What are the SNAP income guidelines in Rhode Island?

Income is the primary consideration when determining food stamps eligibility in RI. The USDA determines the SNAP income guidelines for those who will receive assistance, and these guidelines are based on the federal poverty level (FPL) and household size. In order to receive assistance, a household’s monthly income must not exceed a certain amount of the FPL. The guidelines include both gross and net monthly income.

Gross monthly income refers to all the funds a household receives within a month before anything is deducted. This can include earned income such as that from employment but can also include funds that come from other sources, such as child support. Net monthly income refers to the amount of funds the household has remaining after taxes. Additionally, certain allowable expenses are deducted when calculating gross monthly income. An example of an allowable expense is rent.

Most households will need to meet both gross and net monthly requirements described in the food stamp income guidelines in order to be considered eligible. However, households with a member who is elderly or disabled will only need to meet the net monthly income requirements.

To help you determine whether or not you qualify based on income, you may consider using a SNAP calculator. This tool is free and available online. To use it, you will simply need to input your household’s demographic and income information. The calculator will then estimate whether or not you may have RI SNAP eligibility based on your income.

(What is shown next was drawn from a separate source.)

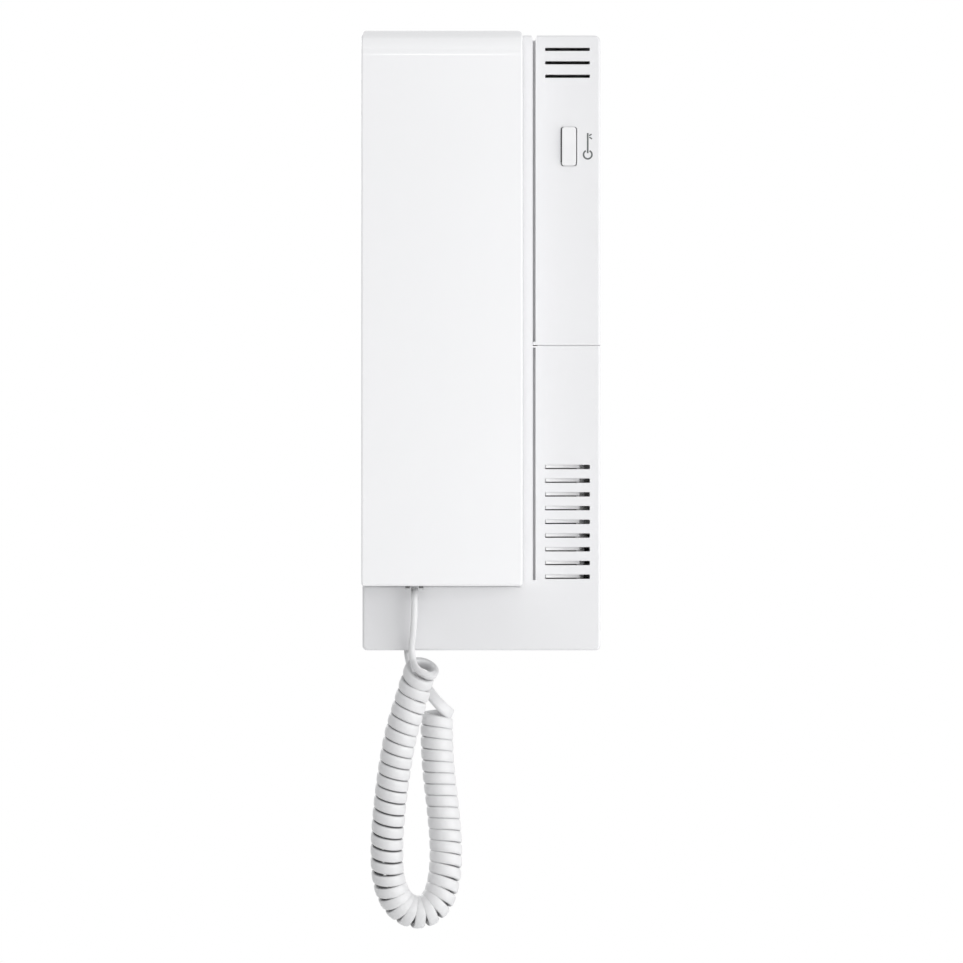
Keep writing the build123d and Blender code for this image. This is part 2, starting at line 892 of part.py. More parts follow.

For more information on food stamp income guidelines, download our free guide.

Other Important Food Stamps Qualifications in Rhode Island

There are also special food stamp eligibility requirements for able-bodied adults without dependents (ABAWDs). An ABAWD is an adult between the age of 18 and 60 who does not meet certain exemptions. These exemptions could include being pregnant, being declared unfit for work or being the primary caretaker of a child younger than six years of age.

ABAWDs must meet certain requirements if they wish to receive assistance for more than three months during a 36-month period. In general, an ABAWD must work or participate in a work program for at least 20 hours a week, or 80 hours a month. However, he or she must also agree to certain conditions. An ABAWD may not:

  • Voluntarily reduce hours at work.
  • Quit a job without having another one to replace it.
  • Refuse a job, if offered.

Without meetings the work requirements, an ABAWD does not meet the requirements for SNAP eligibility.

How do you maintain your food stamps in Rhode Island?

You will be required to continuously update your information in order to maintain your food stamps eligibility in Rhode Island. This will consist of providing the DHS with the following information:

  • Proof that all ABAWDs are meeting the necessary work requirements.
  • Updates about any significant changes in household income.

Keep in mind that your benefits may change as you update the DHS. As you begin to work more hours under the work requirements set forth by the USDA, you may also start to make more money. This will impact the amount of funds you are ultimately eligible to receive.

However, it is important to be honest on your SNAP application and on any other information you provide to the DHS. Lying about your food stamp qualifications is a crime that could result in loss of benefits, fines even jail time.